## Problem statement
Every line below is to be quoted exactly, with nothing added or dropped.

## Data
■ ■ ■ ■

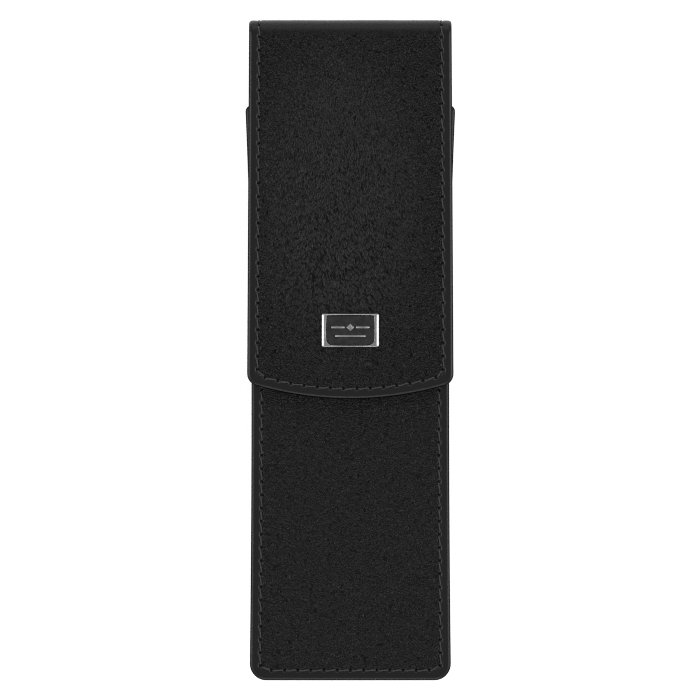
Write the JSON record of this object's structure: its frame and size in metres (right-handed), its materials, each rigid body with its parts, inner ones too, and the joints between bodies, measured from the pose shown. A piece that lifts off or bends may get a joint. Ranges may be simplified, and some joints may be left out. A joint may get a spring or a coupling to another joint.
{
  "type": "fountain pen case",
  "caption": "Slim black leather case for fountain pens: gusseted pocket, long flap folding over its top and held by a hidden magnet, small metal badge near the flap's curved end.",
  "frame": {"origin": "middle of the underside of the back, on the surface the case lies on", "axes": "X across the case, +Y towards the folded top, +Z out of the front and flap"},
  "size_m": [0.0508, 0.16, 0.021],
  "materials": {
    "black_leather": "fine pebbled grain, smooth and slightly glossier at the turned edges",
    "divider_leather": "smooth matt",
    "lining": "fine woven black lining",
    "board": "raw pressed board",
    "thread": "twisted polyester thread",
    "nickel_steel": "nickel plated",
    "backing_steel": "plain zinc plated",
    "badge_chrome": "polished",
    "badge_plate": "satin dark grey"
  },
  "bodies": {
    "pocket": {"back_leather": "black_leather", "back_board": "board", "back_lining": "lining", "back_thread": "thread", "back_bobbin_thread": "thread", "back_top_thread": "thread", "gusset": "black_leather", "gusset_lining": "lining", "front_leather": "black_leather", "front_board": "board", "front_lining": "lining", "front_thread": "thread", "front_bobbin_thread": "thread", "mouth_thread": "thread", "keeper_disc": "nickel_steel", "pen_divider": "divider_leather"},
    "roof": {"roof_leather": "black_leather", "roof_board": "board", "roof_lining": "lining", "roof_thread": "thread"},
    "flap": {"flap_leather": "black_leather", "flap_board": "board", "flap_lining": "lining", "flap_thread": "thread", "flap_bobbin_thread": "thread", "flap_magnet": "nickel_steel", "badge_frame": "badge_chrome", "badge_plate": "badge_plate", "badge_emblem": "badge_chrome", "badge_backing": "backing_steel"}
  },
  "joints": [
    {"name": "roof_hinge", "type": "hinge", "parent": "pocket", "child": "roof", "pos_m": [0, 0.07898, 0.00103], "axis": [-1, 0, 0], "range_deg": [0, 90]},
    {"name": "flap_hinge", "type": "hinge", "parent": "roof", "child": "flap", "pos_m": [0, 0.07898, 0.01918], "axis": [-1, 0, 0], "range_deg": [0, 90]}
  ]
}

■ ■ ■ ■

## Task answer
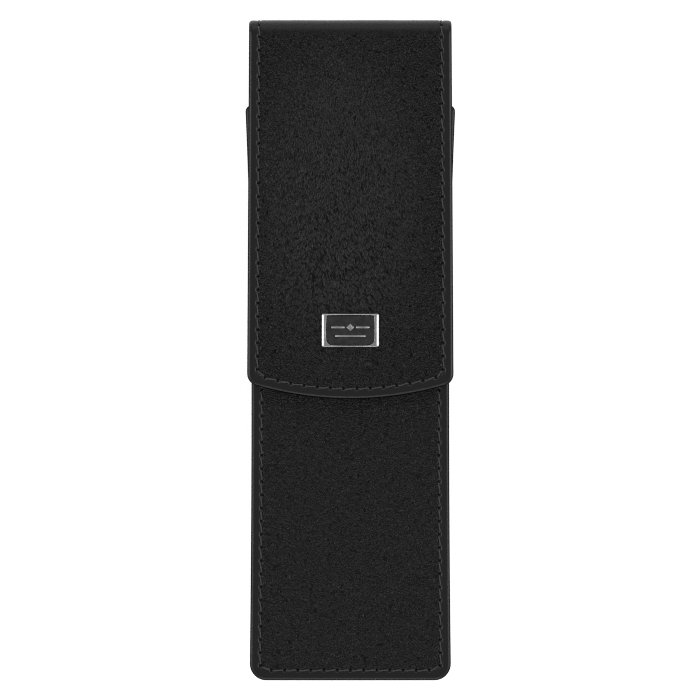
Write the JSON record of this object's structure: its frame and size in metres (right-handed), its materials, each rigid body with its parts, inner ones too, and the joints between bodies, measured from the pose shown. A piece that lifts off or bends may get a joint. Ranges may be simplified, and some joints may be left out. A joint may get a spring or a coupling to another joint.
{
  "type": "fountain pen case",
  "caption": "Slim black leather case for fountain pens: gusseted pocket, long flap folding over its top and held by a hidden magnet, small metal badge near the flap's curved end.",
  "frame": {"origin": "middle of the underside of the back, on the surface the case lies on", "axes": "X across the case, +Y towards the folded top, +Z out of the front and flap"},
  "size_m": [0.0508, 0.16, 0.021],
  "materials": {
    "black_leather": "fine pebbled grain, smooth and slightly glossier at the turned edges",
    "divider_leather": "smooth matt",
    "lining": "fine woven black lining",
    "board": "raw pressed board",
    "thread": "twisted polyester thread",
    "nickel_steel": "nickel plated",
    "backing_steel": "plain zinc plated",
    "badge_chrome": "polished",
    "badge_plate": "satin dark grey"
  },
  "bodies": {
    "pocket": {"back_leather": "black_leather", "back_board": "board", "back_lining": "lining", "back_thread": "thread", "back_bobbin_thread": "thread", "back_top_thread": "thread", "gusset": "black_leather", "gusset_lining": "lining", "front_leather": "black_leather", "front_board": "board", "front_lining": "lining", "front_thread": "thread", "front_bobbin_thread": "thread", "mouth_thread": "thread", "keeper_disc": "nickel_steel", "pen_divider": "divider_leather"},
    "roof": {"roof_leather": "black_leather", "roof_board": "board", "roof_lining": "lining", "roof_thread": "thread"},
    "flap": {"flap_leather": "black_leather", "flap_board": "board", "flap_lining": "lining", "flap_thread": "thread", "flap_bobbin_thread": "thread", "flap_magnet": "nickel_steel", "badge_frame": "badge_chrome", "badge_plate": "badge_plate", "badge_emblem": "badge_chrome", "badge_backing": "backing_steel"}
  },
  "joints": [
    {"name": "roof_hinge", "type": "hinge", "parent": "pocket", "child": "roof", "pos_m": [0, 0.07898, 0.00103], "axis": [-1, 0, 0], "range_deg": [0, 90]},
    {"name": "flap_hinge", "type": "hinge", "parent": "roof", "child": "flap", "pos_m": [0, 0.07898, 0.01918], "axis": [-1, 0, 0], "range_deg": [0, 90]}
  ]
}